■ Exercise
Write out the listing below from the line containing "imported = [obj" to its last line, unaltered, ends included.

■ Given data
• • •
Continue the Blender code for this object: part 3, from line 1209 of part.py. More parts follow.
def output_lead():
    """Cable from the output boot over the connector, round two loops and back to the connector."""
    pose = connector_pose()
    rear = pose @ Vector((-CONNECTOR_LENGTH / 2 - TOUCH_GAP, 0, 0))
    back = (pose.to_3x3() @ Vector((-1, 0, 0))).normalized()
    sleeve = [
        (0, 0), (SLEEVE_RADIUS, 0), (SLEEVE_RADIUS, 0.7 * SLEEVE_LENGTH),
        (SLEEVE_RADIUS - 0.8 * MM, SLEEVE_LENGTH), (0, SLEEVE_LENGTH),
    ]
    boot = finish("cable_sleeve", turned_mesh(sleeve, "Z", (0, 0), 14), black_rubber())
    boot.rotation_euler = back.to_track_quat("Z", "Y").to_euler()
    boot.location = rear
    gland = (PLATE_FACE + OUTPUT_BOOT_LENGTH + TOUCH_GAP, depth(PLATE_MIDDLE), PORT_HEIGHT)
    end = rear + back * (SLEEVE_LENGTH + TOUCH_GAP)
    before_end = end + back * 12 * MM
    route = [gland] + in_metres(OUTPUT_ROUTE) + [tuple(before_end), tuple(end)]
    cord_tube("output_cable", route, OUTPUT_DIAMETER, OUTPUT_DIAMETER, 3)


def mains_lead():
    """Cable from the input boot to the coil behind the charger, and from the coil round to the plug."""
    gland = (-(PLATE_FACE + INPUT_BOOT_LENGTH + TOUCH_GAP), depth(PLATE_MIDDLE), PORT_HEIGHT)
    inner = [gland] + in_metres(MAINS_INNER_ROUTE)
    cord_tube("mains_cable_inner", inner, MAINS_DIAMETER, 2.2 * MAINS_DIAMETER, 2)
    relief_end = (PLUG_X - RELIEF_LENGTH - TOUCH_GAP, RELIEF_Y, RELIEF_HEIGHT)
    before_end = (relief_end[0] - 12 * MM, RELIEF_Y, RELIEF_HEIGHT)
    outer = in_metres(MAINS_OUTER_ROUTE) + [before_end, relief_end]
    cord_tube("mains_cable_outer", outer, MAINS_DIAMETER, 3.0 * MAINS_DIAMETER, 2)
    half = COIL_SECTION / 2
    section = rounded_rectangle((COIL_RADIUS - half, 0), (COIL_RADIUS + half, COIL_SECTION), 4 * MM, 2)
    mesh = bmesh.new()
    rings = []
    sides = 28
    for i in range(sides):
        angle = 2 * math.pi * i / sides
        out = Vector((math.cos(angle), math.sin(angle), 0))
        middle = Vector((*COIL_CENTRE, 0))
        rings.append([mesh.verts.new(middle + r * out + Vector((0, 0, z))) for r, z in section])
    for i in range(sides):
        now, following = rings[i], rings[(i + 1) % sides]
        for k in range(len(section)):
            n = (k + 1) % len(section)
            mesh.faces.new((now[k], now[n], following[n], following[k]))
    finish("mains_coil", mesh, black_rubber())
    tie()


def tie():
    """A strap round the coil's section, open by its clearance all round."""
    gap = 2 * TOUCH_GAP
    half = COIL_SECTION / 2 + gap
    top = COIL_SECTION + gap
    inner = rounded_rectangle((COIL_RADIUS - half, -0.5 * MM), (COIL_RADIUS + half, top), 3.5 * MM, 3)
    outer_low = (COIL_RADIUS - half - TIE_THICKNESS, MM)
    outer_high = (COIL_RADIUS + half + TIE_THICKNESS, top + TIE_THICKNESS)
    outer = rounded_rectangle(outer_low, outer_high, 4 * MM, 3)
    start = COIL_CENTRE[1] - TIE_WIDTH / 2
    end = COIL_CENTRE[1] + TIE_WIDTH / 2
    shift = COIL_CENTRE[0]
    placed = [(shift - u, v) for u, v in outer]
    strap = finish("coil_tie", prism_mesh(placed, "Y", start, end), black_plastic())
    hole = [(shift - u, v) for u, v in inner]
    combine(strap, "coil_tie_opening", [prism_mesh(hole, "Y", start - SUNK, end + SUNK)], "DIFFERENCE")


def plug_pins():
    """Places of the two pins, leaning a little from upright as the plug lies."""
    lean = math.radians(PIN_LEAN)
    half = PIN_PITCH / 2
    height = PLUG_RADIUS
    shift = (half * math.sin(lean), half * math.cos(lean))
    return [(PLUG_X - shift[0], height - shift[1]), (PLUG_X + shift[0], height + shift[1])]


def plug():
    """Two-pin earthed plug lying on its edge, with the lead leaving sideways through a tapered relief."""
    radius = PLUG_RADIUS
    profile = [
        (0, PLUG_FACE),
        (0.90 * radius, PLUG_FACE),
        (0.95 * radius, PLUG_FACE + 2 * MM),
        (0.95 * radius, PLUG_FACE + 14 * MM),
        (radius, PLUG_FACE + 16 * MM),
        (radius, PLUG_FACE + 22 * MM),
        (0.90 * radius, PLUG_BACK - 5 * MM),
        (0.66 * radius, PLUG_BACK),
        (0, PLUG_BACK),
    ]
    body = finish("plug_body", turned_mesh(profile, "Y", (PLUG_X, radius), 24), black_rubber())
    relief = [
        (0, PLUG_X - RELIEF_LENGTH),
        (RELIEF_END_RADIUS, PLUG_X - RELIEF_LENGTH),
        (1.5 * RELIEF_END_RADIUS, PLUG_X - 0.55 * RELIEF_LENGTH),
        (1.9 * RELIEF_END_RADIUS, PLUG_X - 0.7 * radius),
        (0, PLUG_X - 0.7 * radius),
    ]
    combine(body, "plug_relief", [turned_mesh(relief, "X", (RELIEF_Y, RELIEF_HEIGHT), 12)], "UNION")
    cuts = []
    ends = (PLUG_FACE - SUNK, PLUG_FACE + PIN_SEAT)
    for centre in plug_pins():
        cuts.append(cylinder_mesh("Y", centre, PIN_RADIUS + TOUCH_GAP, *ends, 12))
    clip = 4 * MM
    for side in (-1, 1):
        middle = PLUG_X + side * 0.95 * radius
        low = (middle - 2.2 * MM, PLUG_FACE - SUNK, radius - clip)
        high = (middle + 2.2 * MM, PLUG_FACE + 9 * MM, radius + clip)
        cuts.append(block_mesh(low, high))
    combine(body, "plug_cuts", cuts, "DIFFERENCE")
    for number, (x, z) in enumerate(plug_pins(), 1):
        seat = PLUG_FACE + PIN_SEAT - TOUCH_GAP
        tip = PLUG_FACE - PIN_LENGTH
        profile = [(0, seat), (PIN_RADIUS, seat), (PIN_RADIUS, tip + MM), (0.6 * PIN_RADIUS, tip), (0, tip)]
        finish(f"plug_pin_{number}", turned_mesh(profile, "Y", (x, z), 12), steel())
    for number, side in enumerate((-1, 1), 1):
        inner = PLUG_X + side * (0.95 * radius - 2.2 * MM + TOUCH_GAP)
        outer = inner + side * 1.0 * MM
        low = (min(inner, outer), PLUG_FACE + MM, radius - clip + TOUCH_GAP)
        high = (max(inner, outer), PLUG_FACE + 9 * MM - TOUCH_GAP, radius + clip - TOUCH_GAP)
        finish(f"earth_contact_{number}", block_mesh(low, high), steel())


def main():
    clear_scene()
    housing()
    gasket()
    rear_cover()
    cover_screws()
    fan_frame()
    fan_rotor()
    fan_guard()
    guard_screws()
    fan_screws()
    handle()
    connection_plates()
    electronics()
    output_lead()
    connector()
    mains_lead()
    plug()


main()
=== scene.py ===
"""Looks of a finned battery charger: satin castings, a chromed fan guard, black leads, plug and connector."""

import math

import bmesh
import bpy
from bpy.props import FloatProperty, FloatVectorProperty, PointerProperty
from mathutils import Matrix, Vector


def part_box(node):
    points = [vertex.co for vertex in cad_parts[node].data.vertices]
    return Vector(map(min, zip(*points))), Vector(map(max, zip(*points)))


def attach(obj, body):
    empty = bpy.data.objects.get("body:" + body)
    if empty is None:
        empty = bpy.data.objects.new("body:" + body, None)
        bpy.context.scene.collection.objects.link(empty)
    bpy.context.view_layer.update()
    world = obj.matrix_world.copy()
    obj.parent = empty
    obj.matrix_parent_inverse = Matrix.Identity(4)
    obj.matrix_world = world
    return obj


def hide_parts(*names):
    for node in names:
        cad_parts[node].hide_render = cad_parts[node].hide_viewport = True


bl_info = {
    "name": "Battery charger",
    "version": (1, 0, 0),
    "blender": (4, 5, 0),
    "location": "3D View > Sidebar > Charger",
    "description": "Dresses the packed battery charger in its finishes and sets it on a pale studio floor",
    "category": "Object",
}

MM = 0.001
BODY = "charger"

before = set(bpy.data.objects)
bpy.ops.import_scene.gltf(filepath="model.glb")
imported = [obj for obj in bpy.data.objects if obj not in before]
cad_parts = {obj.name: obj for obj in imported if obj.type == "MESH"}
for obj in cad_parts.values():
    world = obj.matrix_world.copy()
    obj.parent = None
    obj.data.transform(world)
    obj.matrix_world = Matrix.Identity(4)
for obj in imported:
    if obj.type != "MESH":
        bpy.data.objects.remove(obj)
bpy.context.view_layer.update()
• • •
■ Expected answer
imported = [obj for obj in bpy.data.objects if obj not in before]
cad_parts = {obj.name: obj for obj in imported if obj.type == "MESH"}
for obj in cad_parts.values():
    world = obj.matrix_world.copy()
    obj.parent = None
    obj.data.transform(world)
    obj.matrix_world = Matrix.Identity(4)
for obj in imported:
    if obj.type != "MESH":
        bpy.data.objects.remove(obj)
bpy.context.view_layer.update()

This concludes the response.